Process continues for removal of vessels displaced in Puerto Rico by Hurricane Maria

U.S. Coast Guard Chief Petty Officer Rich Bassin affixes a reference sticker to a sunken boat caused by Hurricane Maria in Fajardo, Puerto Rico, Oct. 28, 2017. The Maria ESF-10 PR Unified Command, consisting of the Department of Natural and Environmental Resources, U.S. Coast Guard in conjunction with the Puerto Rico Environmental Quality Control Board, Environmental Protection Agency and the U.S. and Fish & Wildlife Service, is responding to vessels found to be damaged, displaced, submerged or sunken. The ESF 10 is the framework by which federal support is coordinated with state agencies in response to actual or potential oil spills or hazardous material releases. U.S. Coast Guard photo by Petty Officer 1st Class Timothy Tamargo

U.S. Coast Guard Chief Petty Officer Rich Bassin affixes a reference sticker to a sunken boat caused by Hurricane Maria in Fajardo, Puerto Rico, Oct. 28, 2017. U.S. Coast Guard photo by Petty Officer 1st Class Timothy Tamargo

SAN JUAN – The ESF 10 Unified Command assessment teams began tagging vessels Saturday with a large red sticker as part of the second phase of vessel removal operations in Puerto Rico.
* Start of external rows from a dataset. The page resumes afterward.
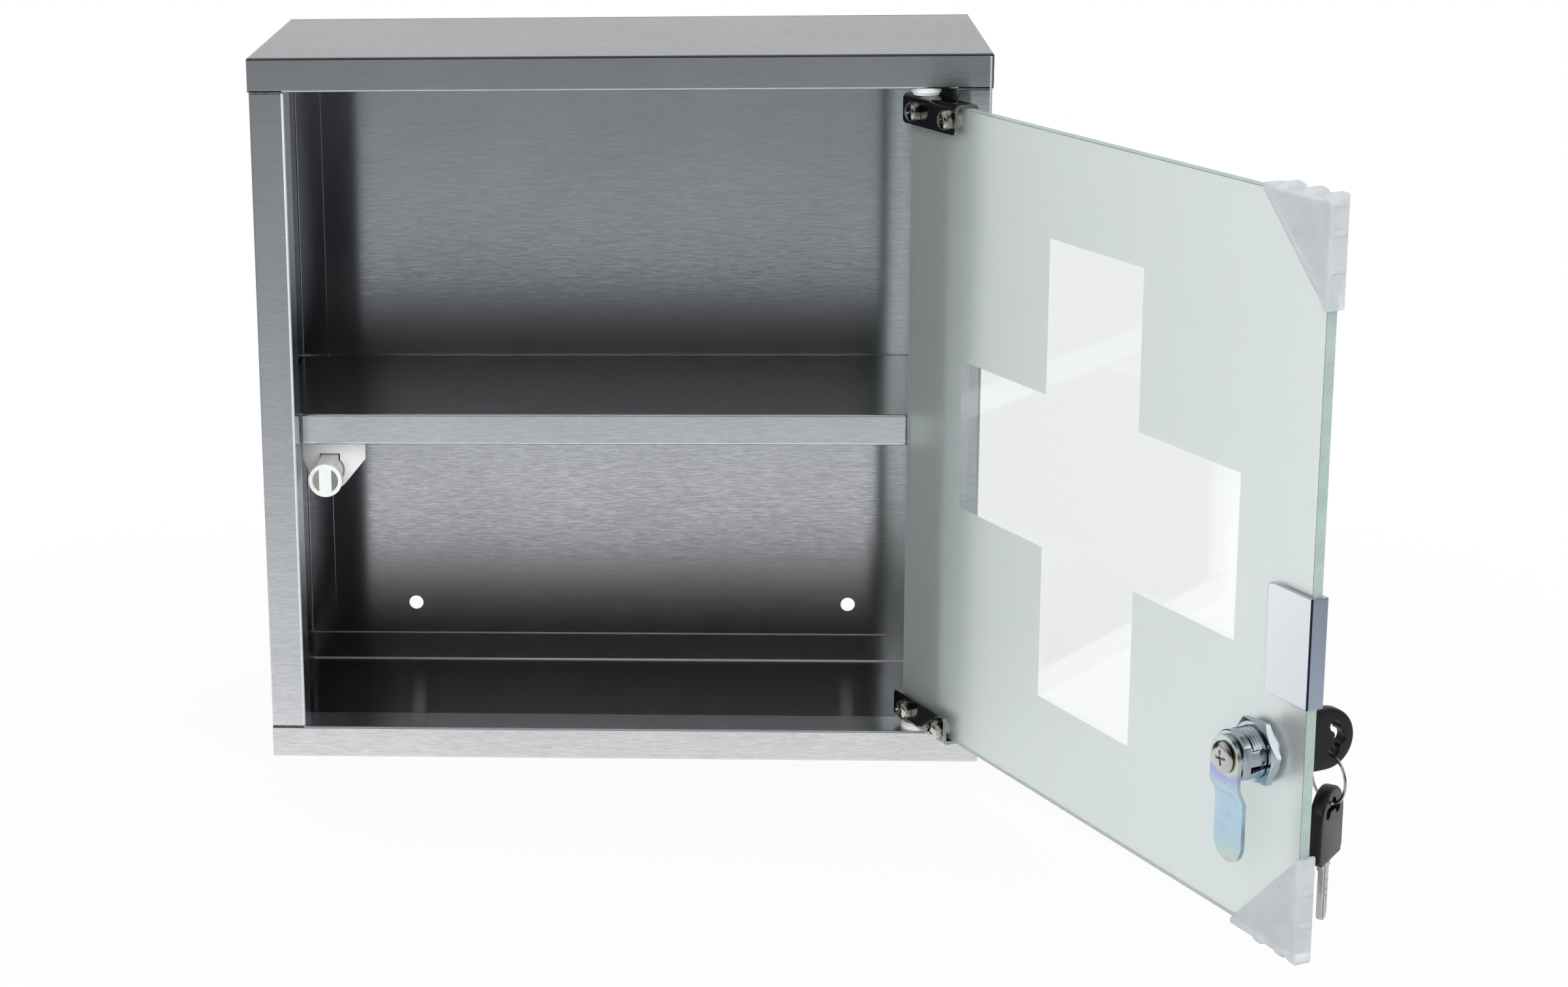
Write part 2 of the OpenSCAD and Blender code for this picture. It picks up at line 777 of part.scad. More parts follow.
// Moulded head of a key, lying flat, with its shoulder at the origin
module key_head_shape() {
    round_r = key_head_w / 2;
    corner = round_r / 4;
    difference() {
        translate([0, 0, -key_head_t / 2]) linear_extrude(key_head_t) difference() {
            union() {
                round_box([0, -round_r], [key_head_l - round_r, round_r], corner);
                translate([key_head_l - round_r - corner, -round_r]) square([corner, key_head_w]);
                translate([key_head_l - round_r, 0]) circle(round_r);
            }
            for (b = [-eye_side_b, eye_side_b]) translate([eye_side_a, b]) circle(eye_side_r);
            translate([eye_mid_a, 0]) circle(eye_mid_r);
        }
        box([-cut, -key_neck_w / 2 - fixed_fit, -key_blade_t / 2 - fixed_fit],
            [key_tang_l + fixed_fit, key_neck_w / 2 + fixed_fit, key_blade_t / 2 + fixed_fit]);
    }
}

// Blade of a key with its stepped neck, and the tang that the head is moulded on
module key_blade_shape() {
    tip_r = key_blade_w / 2;
    translate([0, 0, -key_blade_t / 2]) linear_extrude(key_blade_t) {
        translate([-key_neck_l, -key_neck_w / 2]) square([key_neck_l + key_tang_l, key_neck_w]);
        translate([tip_r - key_blade_l, -tip_r]) square([key_blade_l - tip_r, key_blade_w]);
        translate([tip_r - key_blade_l, 0]) circle(tip_r);
    }
}

// Places the key that stands in the lock, and the spare that hangs from the ring
module in_lock() {
    on_door() translate([lock_x, key_shoulder, lock_z]) rotate([90, 0, 0]) rotate([0, -90, 0])
        children();
}

module on_ring() {
    on_door() translate([lock_x, ring_plane, spare_shoulder_z]) rotate(spare_twist)
        rotate([0, -90, 0]) children();
}

module key_head() {
    color([0.12, 0.13, 0.16]) in_lock() key_head_shape();
}

module key_blade() {
    color("silver") in_lock() key_blade_shape();
}

module key_ring() {
    color("silver") on_door() translate([lock_x, ring_plane, ring_z]) rotate([90, 0, 0])
        rotate_extrude() translate([ring_r, 0]) circle(d = ring_wire_d, $fn = 24);
}

module spare_key_head() {
    color([0.12, 0.13, 0.16]) on_ring() key_head_shape();
}

module spare_key_blade() {
    color("silver") on_ring() key_blade_shape();
}

// Outline of the latch's plate, with its foot upwards
module latch_outline() {
    foot = latch_drop - sheet_t;
    left = [-latch_left, latch_shoulder_z];
    right = [latch_right, latch_shoulder_z];
    circle(latch_plate_r);
    polygon([[-latch_left, foot], left, touch(left, latch_plate_r, 1), [0, 0],
        touch(right, latch_plate_r, -1), right, [latch_right, foot]]);
}

// Section of the stem and of the guide tab on top of it
module stem_section(play) {
    tab = latch_tab_w / 2 + play;
    circle(d = latch_stem_d + 2 * play);
    translate([-tab, 0]) square([2 * tab, latch_stem_d / 2 + latch_tab_h + play]);
}

module latch_housing() {
    tube_r = latch_stem_d / 2 + latch_tab_h + latch_wall;
    back_y = latch_head_y + latch_head_t + latch_stem_l + latch_travel + latch_end_wall;
    inner_y = latch_plate_y + latch_plate_t;
    foot = latch_drop - sheet_t;
    color("white") translate([latch_x, 0, latch_z]) difference() {
        union() {
            along_y(latch_plate_y, inner_y) latch_outline();
            along_y(latch_plate_y, back_y) {
                circle(tube_r);
                translate([-latch_plate_t, 0]) square([2 * latch_plate_t, foot]);
            }
            along_y(latch_plate_y, back_y) translate([-latch_left, foot - latch_flange_t])
                square([latch_left + latch_right, latch_flange_t]);
        }
        along_y(latch_plate_y - cut, inner_y) stem_section(latch_hole_play);
        along_y(latch_plate_y, back_y - latch_end_wall + running_fit) stem_section(running_fit);
    }
}

// Faces of the two poles, on each side of the bar across the head
module pole_section(play) {
    bar = latch_bar_w / 2 - play;
    difference() {
        circle(r = latch_pole_r + play);
        translate([-bar, -latch_head_d]) square([2 * bar, 2 * latch_head_d]);
    }
}

module latch_plunger() {
    pocket_y = latch_head_y + latch_pole_recess + latch_pole_t;
    magnet = [latch_bar_w, latch_magnet_h] / 2;
    color("white") translate([latch_x, 0, latch_z]) difference() {
        union() {
            along_y(latch_head_y, latch_head_y + latch_head_t) circle(d = latch_head_d);
            along_y(latch_head_y + latch_head_t, latch_head_y + latch_head_t + latch_stem_l)
                stem_section(0);
        }
        along_y(latch_head_y - cut, pocket_y + fixed_fit) pole_section(fixed_fit);
        box([-magnet[0], latch_head_y + latch_face_t, -magnet[1]],
            [magnet[0], pocket_y + fixed_fit, magnet[1]]);
    }
}

module latch_poles() {
    color("gray") translate([latch_x, 0, latch_z])
        along_y(latch_head_y + latch_pole_recess, latch_head_y + latch_pole_recess + latch_pole_t)
            pole_section(0);
}

module latch_magnet() {
    magnet = [latch_bar_w, latch_magnet_h] / 2 - [fixed_fit, fixed_fit];
    color("dimgray") translate([latch_x, 0, latch_z])
        box([-magnet[0], latch_head_y + latch_face_t + fixed_fit, -magnet[1]],
            [magnet[0], latch_head_y + latch_pole_recess + latch_pole_t, magnet[1]]);
}

top_cap();
bottom_pan();
left_side();
right_side();
back_panel();
shelf();
upper_bushing();
lower_bushing();
latch_housing();
latch_plunger();
latch_poles();
latch_magnet();
glass_door();
upper_hinge_clamp();
lower_hinge_clamp();
upper_hinge_pin();
lower_hinge_pin();
upper_clamp_pad();
lower_clamp_pad();
clamp_screws();
pressure_pads();
pull_clip();
top_corner_guard();
bottom_corner_guard();
lock_body();
lock_nut();
lock_gasket();
lock_plug();
stop_washer();
cam();
cam_washer();
cam_screw();
key_head();
key_blade();
key_ring();
spare_key_head();
spare_key_blade();
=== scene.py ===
"""Looks of the glass door medical cabinet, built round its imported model."""

import json
import logging
import math
from dataclasses import dataclass, field
from enum import Enum
from typing import Any, Iterable, Sequence

import bmesh
import bpy
from mathutils import Matrix, Vector


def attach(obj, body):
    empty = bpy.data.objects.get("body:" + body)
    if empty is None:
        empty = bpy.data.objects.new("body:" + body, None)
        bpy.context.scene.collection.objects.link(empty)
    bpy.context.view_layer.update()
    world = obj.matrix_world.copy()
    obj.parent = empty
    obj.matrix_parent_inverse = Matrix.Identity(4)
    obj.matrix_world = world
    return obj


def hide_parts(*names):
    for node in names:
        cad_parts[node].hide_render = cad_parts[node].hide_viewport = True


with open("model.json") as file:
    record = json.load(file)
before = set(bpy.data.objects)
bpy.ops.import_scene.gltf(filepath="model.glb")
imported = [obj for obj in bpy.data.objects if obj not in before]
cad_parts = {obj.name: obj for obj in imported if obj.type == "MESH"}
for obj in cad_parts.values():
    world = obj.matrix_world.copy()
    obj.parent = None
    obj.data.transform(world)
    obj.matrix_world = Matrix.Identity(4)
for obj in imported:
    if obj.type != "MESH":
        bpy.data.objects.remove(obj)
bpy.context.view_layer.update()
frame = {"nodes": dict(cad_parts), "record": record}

LOG = logging.getLogger("cabinet")
MM = 0.001
WHITE = (1.0, 1.0, 1.0, 1.0)
BUMP_DEPTH = 0.0001

Triple = tuple[float, float, float]
Band = tuple[float, float, float, float]


# Node trees


class Wiring:
    """Adds nodes and links to one shader node tree."""

    def __init__(self, tree: bpy.types.NodeTree) -> None:
        """Keeps the tree that the nodes go into."""
        self.tree = tree

    def node(self, kind: str, **settings: Any) -> bpy.types.Node:
        """Adds a node and sets its properties.

        Args:
            kind: The node's class name without its ShaderNode prefix.
            settings: Properties of the node, by name.

        Returns:
            The new node.
        """
        made = self.tree.nodes.new("ShaderNode" + kind)
        for name, value in settings.items():
            setattr(made, name, value)
        return made

    def feed(self, node: bpy.types.Node, **values: Any) -> bpy.types.Node:
        """Sets or links a node's inputs.

        Args:
            node: The node to feed.
            values: Input names in lower case with underscores, and a socket or a plain value for each.

        Returns:
            The same node.
        """
        for name, value in values.items():
            socket = self.socket(node, name)
            if isinstance(value, bpy.types.NodeSocket):
                self.tree.links.new(value, socket)
            else:
                socket.default_value = value
        return node

    @staticmethod
    def socket(node: bpy.types.Node, name: str) -> bpy.types.NodeSocket:
        """Finds an input by its name, or by its place where names repeat.

        Args:
            node: The node that has the input.
            name: The input's name in lower case with underscores, or "in0", "in1" and so on.

        Returns:
            The input socket.
        """
        if name[:2] == "in" and name[2:].isdigit():
            return node.inputs[int(name[2:])]
        wanted = name.replace("_", " ")
        for socket in node.inputs:
            if socket.name.lower() == wanted and socket.enabled:
                return socket
        raise KeyError(f"{node.name} has no input {name}")

    def maths(self, operation: str, first: Any, second: Any = 0.0, clamp: bool = False) -> Any:
        """Adds a Math node.

        Args:
            operation: The node's operation.
            first: First socket or value.
            second: Second socket or value.
            clamp: Whether the result is held between 0 and 1.

        Returns:
            The node's output socket.
        """
        node = self.node("Math", operation=operation, use_clamp=clamp)
        return self.feed(node, in0=first, in1=second).outputs[0]

    def ramp(self, value: Any, low: float, high: float, to_low: float = 0.0, to_high: float = 1.0) -> Any:
        """Maps a value smoothly from one range to another and holds it there.

        Args:
            value: Socket to map.
            low: Value that gives to_low.
            high: Value that gives to_high.
            to_low: Result at low.
            to_high: Result at high.

        Returns:
            The mapped socket.
        """
        node = self.node("MapRange", interpolation_type="SMOOTHSTEP")
        self.feed(node, value=value, from_min=low, from_max=high, to_min=to_low, to_max=to_high)
        return node.outputs[0]

    def blend(self, factor: Any, first: Any, second: Any) -> Any:
        """Mixes two colours.

        Args:
            factor: Share of the second colour.
            first: First colour.
            second: Second colour.

        Returns:
            The mixed colour socket.
        """
        node = self.node("Mix", data_type="RGBA")
        return self.feed(node, in0=factor, in6=first, in7=second).outputs[2]

    def choose(self, factor: Any, first: Any, second: Any) -> Any:
        """Mixes two values.

        Args:
            factor: Share of the second value.
            first: First value.
            second: Second value.

        Returns:
            The mixed value socket.
        """
        node = self.node("Mix", data_type="FLOAT")
        return self.feed(node, in0=factor, in2=first, in3=second).outputs[0]

    def vector(self, operation: str, **values: Any) -> Any:
        """Adds a Vector Math node and gives its vector."""
        return self.feed(self.node("VectorMath", operation=operation), **values).outputs[0]

    def parts(self, vector: Any) -> Any:
        """Splits a vector into its three parts."""
        return self.feed(self.node("SeparateXYZ"), vector=vector).outputs

    def bump(self, strength: float, height: Any) -> Any:
        """Adds a Bump node over a height and gives its normal."""
        return self.feed(self.node("Bump"), strength=strength, distance=BUMP_DEPTH, height=height).outputs[0]

    def object_point(self) -> Any:
        """Gives the Object coordinates."""
        return self.node("TexCoord").outputs["Object"]

    def mapping(self, point: Any, place: "Place") -> Any:
        """Turns model coordinates in metres into a sub-assembly's own millimetres.

        Args:
            point: Model coordinates.
            place: Where the sub-assembly's own axes lie.

        Returns:
            The socket with the sub-assembly's coordinates.
        """
        node = self.node("Mapping", vector_type="POINT")
        back = Matrix.Rotation(-place.turn, 3, "Z") @ (Vector(place.origin) / MM)
        self.feed(node, vector=point)
        node.inputs["Scale"].default_value = (1 / MM, 1 / MM, 1 / MM)
        node.inputs["Rotation"].default_value = (0.0, 0.0, -place.turn)
        node.inputs["Location"].default_value = tuple(-back)
        return node.outputs[0]

    def slab(self, point: Any, low: Sequence[float], high: Sequence[float]) -> Any:
        """Gives a mask that is one inside a box of the model.

        Args:
            point: Model coordinates.
            low: The box's lowest corner in millimetres.
            high: Its highest corner.

        Returns:
            The mask's socket.
        """
        past = self.vector("SUBTRACT", in0=point, in1=tuple(value * MM for value in low))
        short = self.vector("SUBTRACT", in0=tuple(value * MM for value in high), in1=point)
        least = self.parts(self.vector("MINIMUM", in0=past, in1=short))
        lowest = self.maths("MINIMUM", least[0], self.maths("MINIMUM", least[1], least[2]))
        return self.maths("GREATER_THAN", lowest, 0.0)

    def noise(self, point: Any, scale: float, detail: float = 2.0, roughness: float = 0.5) -> Any:
        """Adds a noise texture and gives its value."""
        node = self.node("TexNoise")
        return self.feed(node, vector=point, scale=scale, detail=detail, roughness=roughness).outputs[0]


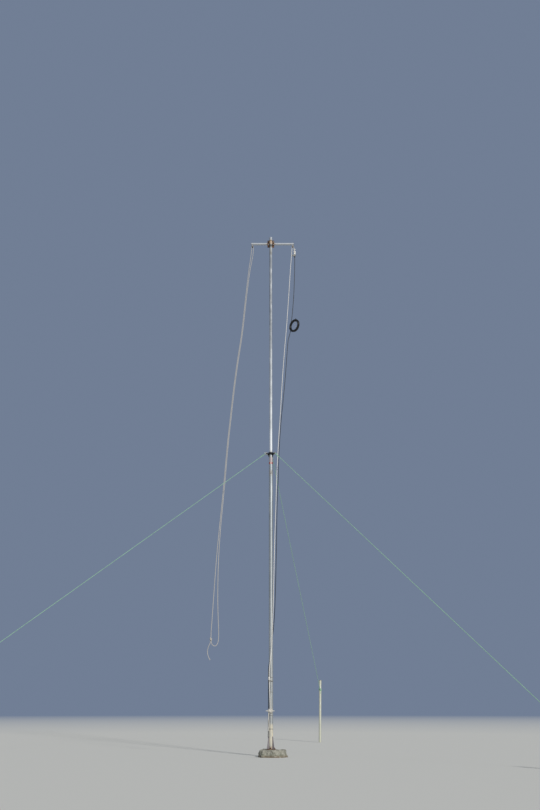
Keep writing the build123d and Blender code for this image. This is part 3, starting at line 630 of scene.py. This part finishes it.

The Unified Command is requesting those owners with a sticker to call (786) 521-3900, a vessel hotline established by the ESF 10 command post in Puerto Rico, to either report their vessels removal plan, or to request support in it’s removal, or that the vessel was already removed.

Vessel owners are highly encouraged to reach out for information on removal options. There is no cost, penalty or fine associated with working with ESF 10 to remove vessels.

An outreach program under the ESF 10 mission is attempting to reach as many vessel owners as possible by local news, radio, television, social media outlets, telephone and direct contact, given the understanding that a majority of residents are still without power, Internet or cellular connectivity.

The Department of Natural and Environmental Resources and the U.S. Coast Guard in conjunction with the Puerto Rico Environmental Quality Control Board, the Environmental Protection Agency, and the U.S. Fish & Wildlife Service stood up an Emergency Support Function 10 (ESF 10) command post in Puerto Rico, with the mission of overseeing the assessment, mitigation and removal of hazardous substances and vessels from Puerto Rico’s ports and waterways in the aftermath of Hurricane Maria.